The Court also recognized that prior law did not establish how a territory with such a status should be treated. Thus, it concluded that the historical examples of hybrid territories both sides presented to the Court failed to answer to the question before the Court. Interestingly, the Court compared the absence of convincing historical precedent to the situation it faced in 1954 in Brown v. Board of Education:

[G]iven the unique status of Guantanamo Bay and the particular dangers of terrorism in the modern age, the common-law courts simply may not have confronted cases with close parallels to this one. We decline, therefore, to infer too much, one way or the other, from the lack of historical evidence on point. Cf. Brown v. Board of Education, 347 U. S. 483, 489 (1954) (noting evidence concerning the circumstances surrounding the adoption of the Fourteenth Amendment , discussed in the parties’ briefs and uncovered through the Court’s own investigation, “convince us that, although these sources cast some light, it is not enough to resolve the problem with which we are faced. At best, they are inconclusive”) . . . .

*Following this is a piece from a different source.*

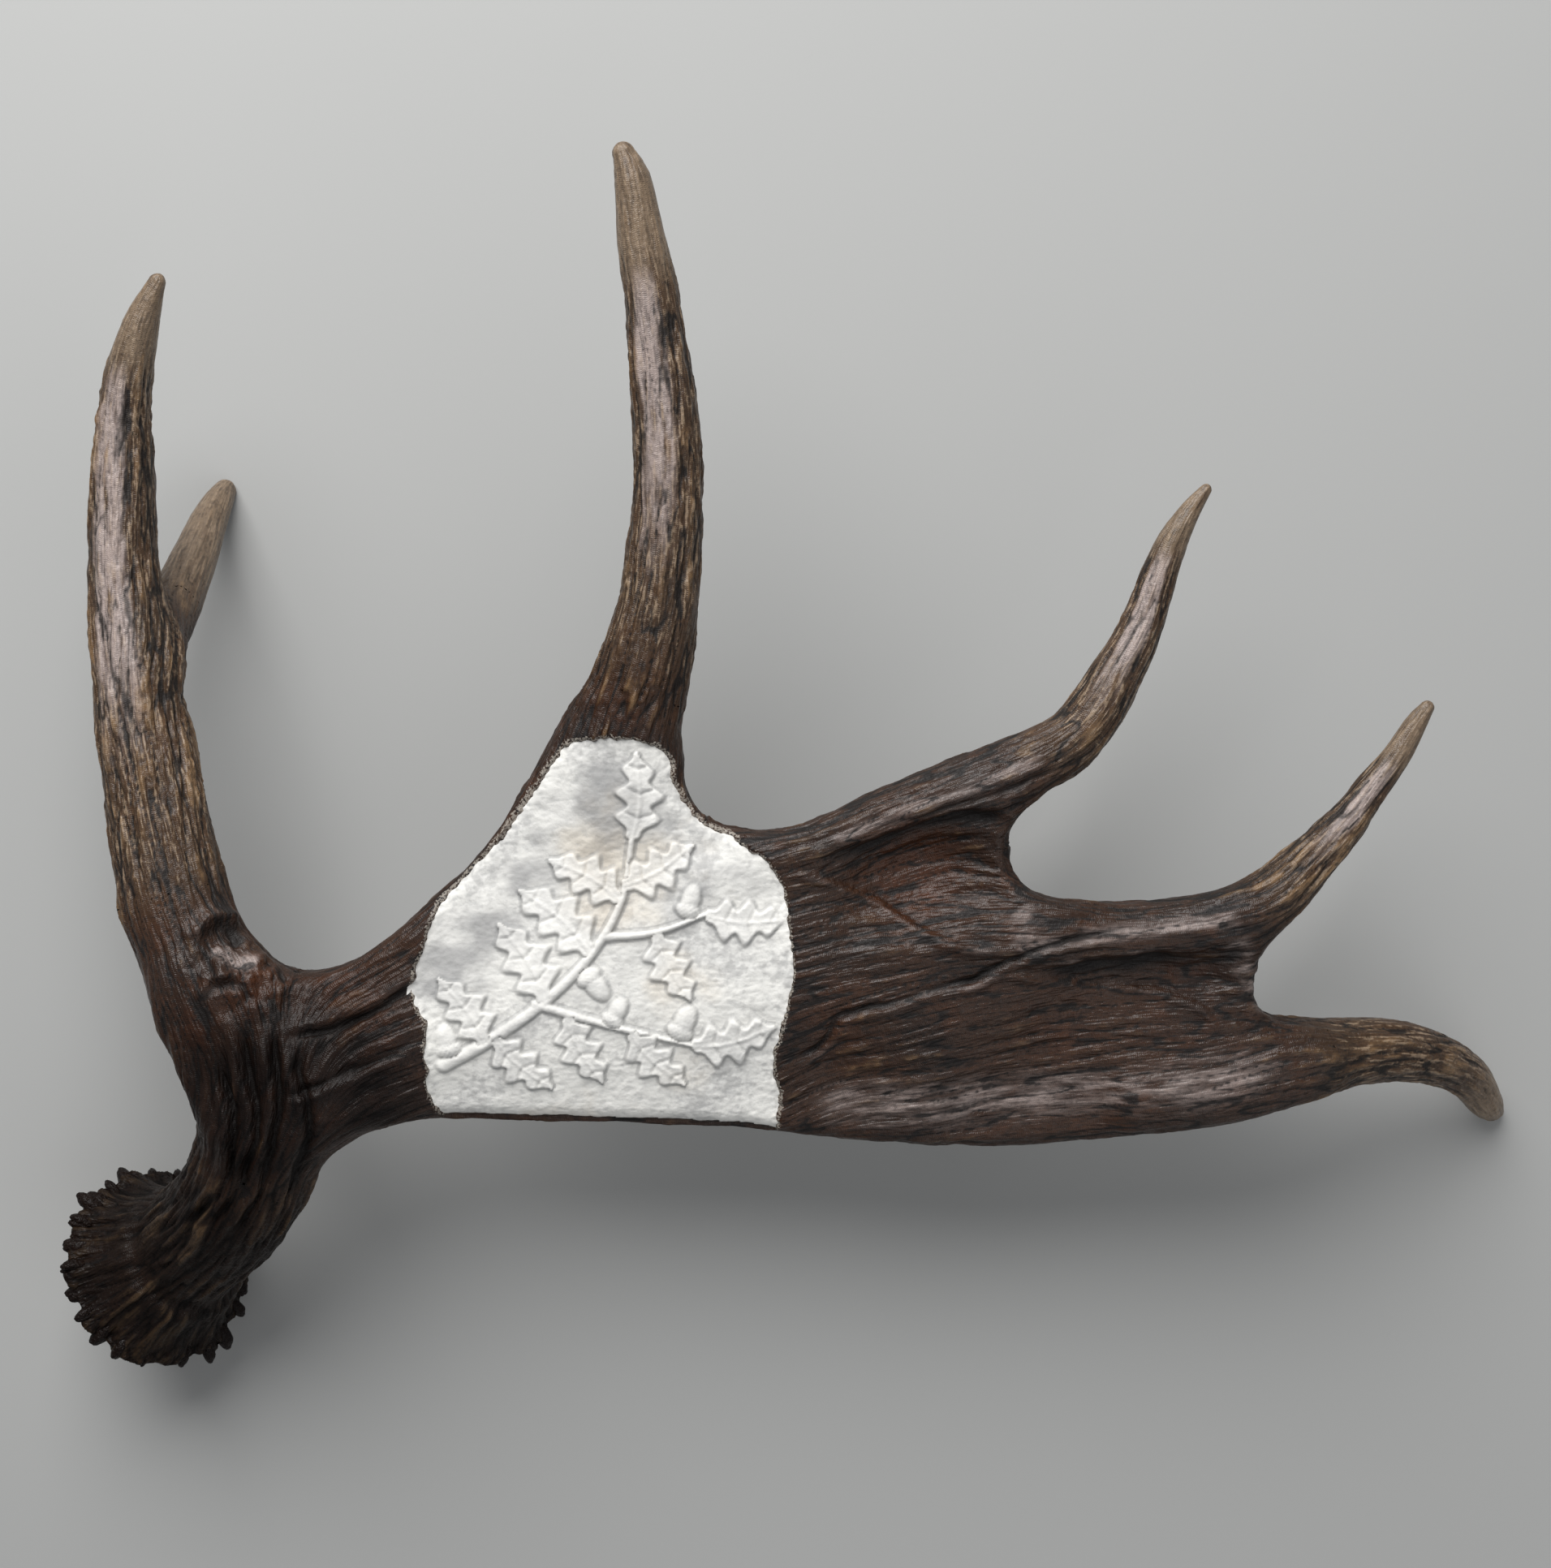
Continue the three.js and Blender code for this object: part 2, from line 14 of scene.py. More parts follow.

So what did the Court do? It decided that although “ultimate sovereignty” over Guantánamo continues to reside in Cuba, the United States exercises “complete jurisdiction and control” that is “absolute” and “indefinite.” The U.S. as a a matter of fact exercises all the control over Guantanamo it would if it legally owned it rather than held it under a perpetual lease. In addition, it is impossible to consider Guantanamo Cuba’s territory in connection with the U.S. detention center, even though technically Cuba is the territory’s “sovereign,” because Cuban law does not apply on Guantánamo: “[n]o Cuban court has jurisdiction to hear these petitioners’ claims, and no law other than the laws of the United States applies at the naval station.”

In short, if U.S. law does not apply to the prisoners held at Guantanamo, no law does. That is exactly what the Bush administration had wanted, and it is exactly what the Supreme Court rejected in Boumediene.